A run of records
## BEGIN

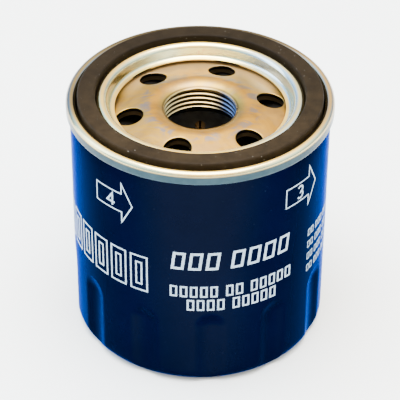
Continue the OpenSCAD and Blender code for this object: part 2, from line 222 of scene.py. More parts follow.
def make_can():
    neck_low, neck_high = SEAM_TOP - SEAM_TALL - 0.35, SEAM_TOP - SEAM_TALL + 0.05
    wall, neck = CAN_R - SHEET / 2, CAN_R - NECK_IN
    hook = HOOK_R - SHEET / 2
    flange = SEAM_TOP - SEAM_WIDE / 2 - HOOK_DROP
    line = [(r, PANEL_Z) for r in (0.0, 8.0, 16.0, PANEL_R - 0.3)]
    line += arc(PANEL_R, PANEL_Z - PANEL_BEND, PANEL_BEND, 90, 42, 5)
    line += arc(FOOT_R, SHEET / 2 + FOOT_BEND, FOOT_BEND, 225, 270, 5)
    line += arc(CAN_R - CORNER_R, CORNER_R, CORNER_R - SHEET / 2, -90, 0, 18)
    line += [(wall, z) for z in (6, 9, 12, 15, 18, 19.5, 20.5)]
    # close rows where the flutes run out
    line += [(wall, 21 + 0.25 * i) for i in range(23)]
    line += [(wall, z) for z in (28, 32, 38, 44, 50, 56, 62, 68, neck_low - 0.25, neck_low)]
    for t in (0.15, 0.3, 0.5, 0.7, 0.85, 1.0):
        inwards = (wall - neck) * t * t * (3 - 2 * t)
        line.append((wall - inwards, neck_low + (neck_high - neck_low) * t))
    line += [(neck, neck_high + 0.1)]
    line += arc(neck + hook, flange, hook, 180, 0, 12)
    line += [(neck + 2 * hook, flange - HOOK_TIP)]
    outer, inner = both_sides(line, SHEET)
    # the first and last points lie on the axis
    outer[0], inner[-1] = (0.0, line[0][1] - SHEET / 2), (0.0, line[0][1] + SHEET / 2)
    angles = can_angles()
    rows = []
    for side, grow in ((outer, 0.0), (inner, SHEET)):
        for r, z in side:
            row = []
            for a, phi in angles:
                rr = r
                if z < FLUTE_TOP + 2.5 and r > 30:
                    rr = soft_min(r, flute_radius(phi, z, grow), FLUTE_BLEND)
                row.append((rr * math.cos(a), rr * math.sin(a), z))
            rows.append(row)
    return from_grid("painted_can", rows, sharp=50)


# ---------------------------------------------------------------- lid

CREST_R, CREST_BEND, EDGE_R, EDGE_LIFT, COVE = 29.55, 1.6, 24.3, 1.1, 1.0
GROOVE_BEND = 0.5  # inner radius of the two bends at the groove's floor
SLOPE = math.degrees(math.atan2(24, 7))


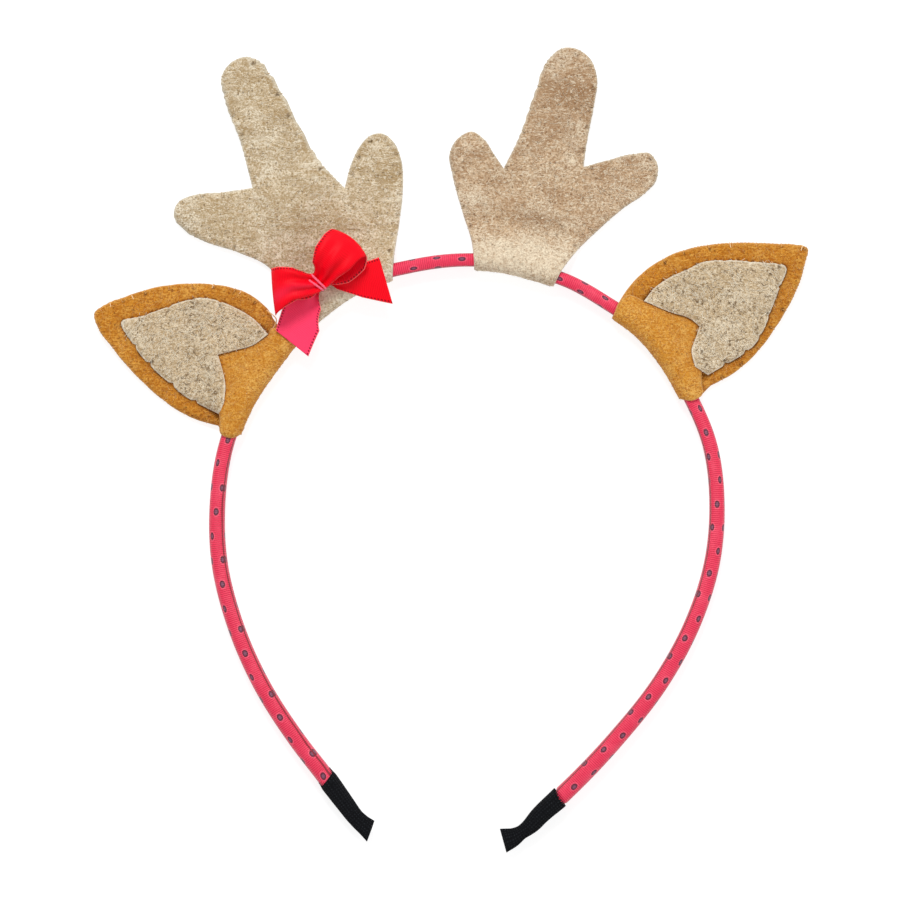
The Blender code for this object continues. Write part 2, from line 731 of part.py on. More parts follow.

## END

§ TO DO: Within the listing above, find every line containing the string "Blender" and return it.

§ IN RESPONSE:
Continue the OpenSCAD and Blender code for this object: part 2, from line 222 of scene.py. More parts follow.
The Blender code for this object continues. Write part 2, from line 731 of part.py on. More parts follow.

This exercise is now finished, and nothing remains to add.